I remember now.. 3 dB drop, half of power, not half of voltage.. makes sense now..

Thank you everyone for helping me out..

 

I use the same idea, I adjust the frequency to get equal voltage on R1 and L , then XL = R1.

 

Ok, I have no idea what happened.. I can tune down to 5 Hz, and Vo does not rise above 5 Vpp.. I verified that the input is 10 Vpp...Something tells me my equipment is not working properly..

 

Or your inductor has a high internal series resistance

 

Or your inductor has a high internal series resistance

Hi,

Good point. If we have a 10 ohm resistor in series with an inductor with 10 ohms ESR, then even 10vdc would show 5v across the resistor

Maybe using the formula for the inductance when there is inductor series resistance would be enough here.

 

Ok, I have no idea what happened.. I can tune down to 5 Hz, and Vo does not rise above 5 Vpp.. I verified that the input is 10 Vpp...Something tells me my equipment is not working properly..

Hi,

Measure the inductor with an Ohm meter and tell us what the resistance reads.
Measure your resistor too, and report that resistance also.
We might make sense of this.

 

Resistors - 49.7 ohms ( 2 x 100 ohms resistors parallel)
Toroidal inductor 1 - 0.3 ohms, 12-15 mH on the label
Toroidal inductor 2 - 0.4 ohms, 20-25 mH on the label.

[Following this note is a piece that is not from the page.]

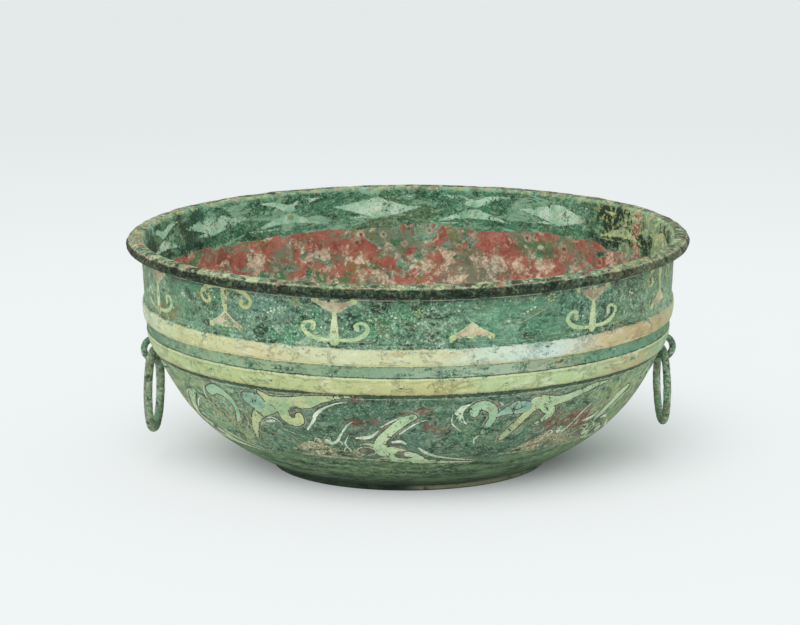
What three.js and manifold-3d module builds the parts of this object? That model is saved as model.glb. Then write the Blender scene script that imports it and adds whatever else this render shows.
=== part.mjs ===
// Bronze basin with two free ring handles, each hung in a staple loop.
// Millimetres, +Z up. The origin is the centre of the foot's underside, and the handles are at -X and +X.
import * as THREE from 'three';
import { mergeVertices } from 'three/addons/utils/BufferGeometryUtils.js';
import Module from 'manifold-3d';

const wasm = await Module();
wasm.setup();

// Basin
const rimRadius = 200;
const basinHeight = 165;
const wallThickness = 3;
const wallLean = 1.9;
const lipHeight = 9;
const lipOverhang = 10.5;
const lipCrestInset = 8.5;
const lipFlare = 2.2;
const lipEase = 0.5;
const lipRunOut = 2;

// Lip section from the underside out to the rim and up, as shares of the overhang and of the drop
const lipSection = [
  [0.45, 1],
  [0.9, 0.83],
  [1, 0.5],
  [0.84, 0.2],
  [0.58, 0.03],
];
const lipFlareDepth = 0.12;

// Raised band below the upper wall, made of three strips
const bandDrop = 44.5;
const bandProud = 1.4;
const upperStripHeight = 12.1;
const middleStripHeight = 8.9;
const lowerStripHeight = 12.6;
const stripRecess = 0.7;
const bandTaper = 6.1;
const stripEdge = 0.6;

// Rounded bowl below the band
const bowlTopLean = 24;
const bowlTopPull = 50;
const bowlFootRise = 27;
const bowlFootPull = 46;

// Low foot ring
const footRadius = 98;
const footHeight = 4;
const footWidth = 8;
const footRecess = 2.6;
const footLedge = 2;
const footEdge = 0.5;
const floorThickness = 3;
const floorShoulder = 0.75;

// Staple loops, whose legs pass through the wall and are hammered over inside
const loopWire = 5;
const loopLegSpacing = 16;
const loopDrop = 6.4;
const loopReach = 13.3;
const rivetHeadDiameter = 9;
const rivetHeadThickness = 2.2;
const rivetStub = 1.2;
const rivetLean = 38;

// Ring handles, hand made and not quite alike
const leftRingDiameter = 62.5;
const leftRingWire = 6.6;
const leftRingYaw = 5.7;
const rightRingDiameter = 58;
const rightRingWire = 5.8;
const rightRingYaw = 4.7;

// Fits
const legClearance = 0.35;
const headClearance = 0.35;
const ringWallClearance = 0.8;
const ringLoopClearance = 1.1;
const holeReach = 6;

// Facets
const basinSegments = 72;
const bowlSteps = 9;
const bandSteps = 3;
const wireSides = 10;
const ringSegments = 32;
const loopSteps = 20;
const holeSides = 16;

const degree = Math.PI / 180;
const bandHeight = upperStripHeight + middleStripHeight + lowerStripHeight;
const bandTop = basinHeight - bandDrop;
const bandBottom = bandTop - bandHeight;
const neckRadius = rimRadius - lipOverhang;
const wallFootRadius = neckRadius - wallLean;
const bandTopRadius = wallFootRadius + bandProud;
const bowlTopRadius = wallFootRadius - bandTaper;
const loopHeight = bandBottom - loopDrop;

// Outer radius of the smooth wall behind the band's three strips
function bandRadius(height) {
  const drop = (bandTop - height) / bandHeight;
  return wallFootRadius - bandTaper * drop * drop;
}

const bowlCurve = new THREE.CubicBezierCurve(
  new THREE.Vector2(bowlTopRadius, bandBottom),
  new THREE.Vector2(
    bowlTopRadius - bowlTopPull * Math.sin(bowlTopLean * degree),
    bandBottom - bowlTopPull * Math.cos(bowlTopLean * degree)
  ),
  new THREE.Vector2(
    footRadius + footLedge + bowlFootPull * Math.cos(bowlFootRise * degree),
    footHeight + bowlFootPull * Math.sin(bowlFootRise * degree)
  ),
  new THREE.Vector2(footRadius + footLedge, footHeight)
);

// Points of the bowl from the band down to the foot, moved inwards along the curve's normal
function bowlPoints(inset) {
  const points = [];
  for (let step = 0; step <= bowlSteps; step += 1) {
    const point = bowlCurve.getPoint(step / bowlSteps);
    const tangent = bowlCurve.getTangent(step / bowlSteps);
    points.push(new THREE.Vector2(point.x + tangent.y * inset, point.y - tangent.x * inset));
  }
  return points;
}

// Rolled lip, from the neck over the crest to the inner wall
function lipPoints(innerRadius) {
  const top = basinHeight;
  const rolled = lipSection.map(
    ([out, down]) => new THREE.Vector2(neckRadius + out * lipOverhang, top - down * lipHeight)
  );
  return [
    new THREE.Vector2(neckRadius, top - lipHeight - lipRunOut / 2),
    ...rolled,
    new THREE.Vector2(rimRadius - lipCrestInset, top),
    new THREE.Vector2(innerRadius + lipFlare, top - lipFlareDepth * lipHeight),
    new THREE.Vector2(innerRadius + lipEase, top - lipHeight / 2),
    new THREE.Vector2(innerRadius, top - lipHeight - lipRunOut),
  ];
}

// The band's three strips, from the bottom of the lowest to the top of the upper
function bandPoints() {
  const lowerTop = bandBottom + lowerStripHeight;
  const middleTop = lowerTop + middleStripHeight;
  const proud = (height) => bandRadius(height) + bandProud;
  const recessed = (height) => bandRadius(height) + bandProud - stripRecess;
  return [
    new THREE.Vector2(proud(bandBottom + stripEdge), bandBottom + stripEdge),
    new THREE.Vector2(proud(bandBottom + lowerStripHeight / 2), bandBottom + lowerStripHeight / 2),
    new THREE.Vector2(proud(lowerTop), lowerTop),
    new THREE.Vector2(recessed(lowerTop + stripEdge), lowerTop + stripEdge),
    new THREE.Vector2(recessed(middleTop - stripEdge), middleTop - stripEdge),
    new THREE.Vector2(proud(middleTop), middleTop),
    new THREE.Vector2(bandTopRadius, bandTop - stripEdge),
    new THREE.Vector2(wallFootRadius, bandTop),
  ];
}

// Turned profile of the whole basin, from the middle of the underside round to the middle of the floor
function basinProfile() {
  const inner = bowlPoints(wallThickness);
  const innerFoot = inner[inner.length - 1];
  const floorTop = footRecess + floorThickness;
  return [
    new THREE.Vector2(0, footRecess),
    new THREE.Vector2(footRadius - footWidth, footRecess),
    new THREE.Vector2(footRadius - footWidth, 0),
    new THREE.Vector2(footRadius - footEdge, 0),
    new THREE.Vector2(footRadius, footEdge),
    new THREE.Vector2(footRadius, footHeight - footEdge),
    ...bowlPoints(0).reverse(),
    ...bandPoints(),
    ...lipPoints(neckRadius - wallThickness),
    new THREE.Vector2(wallFootRadius - wallThickness, bandTop),
    new THREE.Vector2(bandRadius(bandTop - bandHeight / 2) - wallThickness, bandTop - bandHeight / 2),
    ...inner,
    new THREE.Vector2(innerFoot.x * floorShoulder, (innerFoot.y + floorTop) / 2),
    new THREE.Vector2(0, floorTop),
  ];
}

// Wall near the loops with clearance on both faces, which trims the rivet heads
function clearanceProfile() {
  const outside = bowlPoints(-headClearance).reverse();
  const inside = bowlPoints(wallThickness + headClearance);
  const bandHeights = [];
  for (let step = 1; step <= bandSteps; step += 1) {
    bandHeights.push(bandBottom + (step / bandSteps) * bandHeight);
  }
  const beyond = (height) => new THREE.Vector2(bandRadius(height) + bandProud + headClearance, height);
  const within = (height) => new THREE.Vector2(bandRadius(height) - wallThickness - headClearance, height);
  return [
    ...outside,
    ...bandHeights.map(beyond),
    ...bandHeights.slice().reverse().map(within),
    ...inside,
    outside[0].clone(),
  ];
}

function turned(profile) {
  return new THREE.LatheGeometry(profile, basinSegments).rotateX(Math.PI / 2);
}

// Closed triangle mesh as a solid
function toSolid(geometry) {
  const bare = geometry.index ? geometry.toNonIndexed() : geometry.clone();
  bare.deleteAttribute('normal');
  bare.deleteAttribute('uv');
  const merged = mergeVertices(bare, 1e-4);
  const corners = merged.index.array;
  const kept = [];
  for (let i = 0; i < corners.length; i += 3) {
    const [a, b, c] = [corners[i], corners[i + 1], corners[i + 2]];
    if (a !== b && b !== c && c !== a) {
      kept.push(a, b, c);
    }
  }
  const mesh = new wasm.Mesh({
    numProp: 3,
    vertProperties: new Float32Array(merged.attributes.position.array),
    triVerts: new Uint32Array(kept),
  });
  return new wasm.Manifold(mesh);
}

function toGeometry(solid) {
  const mesh = solid.getMesh();
  const geometry = new THREE.BufferGeometry();
  geometry.setAttribute('position', new THREE.BufferAttribute(mesh.vertProperties, 3));
  geometry.setIndex(new THREE.BufferAttribute(mesh.triVerts, 1));
  geometry.computeVertexNormals();
  return geometry;
}

// Round bar along X, from one radius to another, at the height of a leg
function radialBar(diameter, from, to, height, sides) {
  const bar = new THREE.CylinderGeometry(diameter / 2, diameter / 2, to - from, sides);
  return toSolid(bar.rotateZ(Math.PI / 2).translate((from + to) / 2, 0, height));
}

// Inner and outer radius of the bowl wall at a height
function wallRadiusAt(height, inset) {
  const points = bowlPoints(inset);
  for (let i = 1; i < points.length; i += 1) {
    if (points[i].y <= height && points[i - 1].y >= height) {
      const share = (height - points[i].y) / (points[i - 1].y - points[i].y);
      return points[i].x + share * (points[i - 1].x - points[i].x);
    }
  }
  return bandRadius(height) - inset;
}

const legHeights = [loopHeight - loopLegSpacing / 2, loopHeight + loopLegSpacing / 2];
const loopBendRadius = loopLegSpacing / 2;
const loopOuterRadius = wallRadiusAt(loopHeight, 0) + loopReach;
const loopBendCentre = loopOuterRadius - loopWire / 2 - loopBendRadius;

function legEnd(height) {
  return wallRadiusAt(height, wallThickness) - rivetStub;
}

// Centre line of the staple: a leg, the round bend outside the wall, and the other leg
class StaplePath extends THREE.Curve {
  getPoint(t) {
    const [lower, upper] = legHeights;
    const lowerLeg = loopBendCentre - legEnd(lower);
    const upperLeg = loopBendCentre - legEnd(upper);
    const bend = Math.PI * loopBendRadius;
    const along = t * (lowerLeg + bend + upperLeg);
    if (along < lowerLeg) {
      return new THREE.Vector3(legEnd(lower) + along, 0, lower);
    }
    if (along > lowerLeg + bend) {
      return new THREE.Vector3(loopBendCentre - (along - lowerLeg - bend), 0, upper);
    }
    const angle = (along - lowerLeg) / loopBendRadius - Math.PI / 2;
    return new THREE.Vector3(
      loopBendCentre + loopBendRadius * Math.cos(angle),
      0,
      loopHeight + loopBendRadius * Math.sin(angle)
    );
  }
}

function roundSection(diameter, sides) {
  const points = [];
  for (let side = 0; side < sides; side += 1) {
    const angle = (side / sides) * 2 * Math.PI;
    points.push(new THREE.Vector2((diameter / 2) * Math.cos(angle), (diameter / 2) * Math.sin(angle)));
  }
  return new THREE.Shape(points);
}

function rivetHead(height) {
  const innerFace = wallRadiusAt(height, wallThickness);
  const slope = (rivetHeadDiameter / 2) * Math.tan(rivetLean * degree);
  const deep = radialBar(
    rivetHeadDiameter,
    innerFace - slope / 2 - rivetHeadThickness,
    innerFace + slope + headClearance,
    height,
    holeSides
  );
  return deep.subtract(toSolid(turned(clearanceProfile())));
}

function buildBody() {
  let body = toSolid(turned(basinProfile()));
  for (const height of legHeights) {
    const from = wallRadiusAt(height, wallThickness) - holeReach;
    const to = wallRadiusAt(height, 0) + holeReach;
    const hole = radialBar(loopWire + 2 * legClearance, from, to, height, holeSides);
    body = body.subtract(hole).subtract(hole.rotate([0, 0, 180]));
  }
  return toGeometry(body);
}

function buildLoop() {
  const sweep = new THREE.ExtrudeGeometry(roundSection(loopWire, wireSides), {
    extrudePath: new StaplePath(),
    steps: loopSteps,
    bevelEnabled: false,
  });
  let loop = toSolid(sweep);
  for (const height of legHeights) {
    loop = loop.add(insideOnly(rivetHead(height), height));
  }
  return toGeometry(loop);
}

// Keeps the part of a head that lies inside the bowl
function insideOnly(head, height) {
  const innerFace = wallRadiusAt(height, wallThickness + headClearance);
  return head.decompose().reduce((best, part) => {
    const middle = (solid) => (solid.boundingBox().min[0] + solid.boundingBox().max[0]) / 2;
    return Math.abs(middle(part) - innerFace) < Math.abs(middle(best) - innerFace) ? part : best;
  });
}

function bronze(color, roughness) {
  return new THREE.MeshStandardMaterial({ color, roughness, metalness: 0.35 });
}

function named(name, geometry, material) {
  const mesh = new THREE.Mesh(geometry, material);
  mesh.name = name;
  return mesh;
}

const basin = new THREE.Group();
basin.add(named('basin_body', buildBody(), bronze(0x5b8a70, 0.6)));

const wallSlope = Math.cos(bowlTopLean * degree);

// One ring hung just clear of the loop's lower leg and of the wall
function buildRing(name, diameter, wire, yaw) {
  const pivotHeight = loopHeight - loopBendRadius + (loopWire + wire) / 2 + ringLoopClearance;
  const pivotRadius = wallRadiusAt(pivotHeight, 0) + (wire / 2 + ringWallClearance) / wallSlope;
  const ringRadius = (diameter - wire) / 2;
  const torus = new THREE.TorusGeometry(ringRadius, wire / 2, wireSides, ringSegments);
  const ring = named(name, torus.rotateY(Math.PI / 2), bronze(0x6b7260, 0.6));
  ring.position.z = -ringRadius;
  const hung = new THREE.Group();
  hung.position.set(pivotRadius, 0, pivotHeight);
  hung.rotation.z = yaw * degree;
  hung.add(ring);
  return hung;
}

const right = new THREE.Group();
right.add(named('right_staple_loop', buildLoop(), bronze(0x55705f, 0.65)));
right.add(buildRing('right_ring_handle', rightRingDiameter, rightRingWire, rightRingYaw));
basin.add(right);

const left = new THREE.Group();
left.rotation.z = Math.PI;
left.add(named('left_staple_loop', buildLoop(), bronze(0x55705f, 0.65)));
left.add(buildRing('left_ring_handle', leftRingDiameter, leftRingWire, -leftRingYaw));
basin.add(left);

export default basin;
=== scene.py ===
import math

import bmesh
import bpy
import numpy as np
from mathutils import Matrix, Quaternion, Vector


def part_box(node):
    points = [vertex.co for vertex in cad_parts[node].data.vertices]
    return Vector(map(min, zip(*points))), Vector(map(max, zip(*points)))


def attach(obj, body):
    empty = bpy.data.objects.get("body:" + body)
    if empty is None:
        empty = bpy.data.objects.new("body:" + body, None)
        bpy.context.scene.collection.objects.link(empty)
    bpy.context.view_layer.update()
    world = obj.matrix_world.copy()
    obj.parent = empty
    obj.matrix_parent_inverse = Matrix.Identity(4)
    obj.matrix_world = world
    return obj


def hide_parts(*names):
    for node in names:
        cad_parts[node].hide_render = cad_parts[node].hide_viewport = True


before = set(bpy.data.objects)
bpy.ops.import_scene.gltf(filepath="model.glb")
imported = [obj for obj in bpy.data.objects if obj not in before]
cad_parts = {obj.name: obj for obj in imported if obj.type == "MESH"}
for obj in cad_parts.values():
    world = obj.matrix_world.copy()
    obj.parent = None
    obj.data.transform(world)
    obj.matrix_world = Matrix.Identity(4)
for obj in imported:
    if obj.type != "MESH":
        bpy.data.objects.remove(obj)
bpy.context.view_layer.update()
degree = math.pi / 180


# colours are written as hex and turned to linear once
def hexColour(text):
    parts = [int(text[i:i + 2], 16) / 255 for i in (0, 2, 4)]
    return tuple(c / 12.92 if c <= 0.04045 else ((c + 0.055) / 1.055) ** 2.4 for c in parts) + (1.0,)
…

In pictures, using 12-15 mH toroidal inductor/

Update:
If I connect a capcitor (47nF) directly to sig generator probes and use oscilloscope to measure the 7.07 Vpp, I have to adjust the freq to 64430 Hz, which by calculations, it already has 50 ohms of inpedance. Same applies for inductor. So it appears, that I should not be using external 50 ohms for make a low-pass filter, just connect the components directly to signal generator probes.

Update 2:
I connected signal generator directly to oscilloscope, measured out 10 Vpp. Then i connected sig generator to my parallel resistors (49.7 ohms), and I only got 5.04 Vpp across the resistors, so I guess I have 48.9 ohms of output resistance.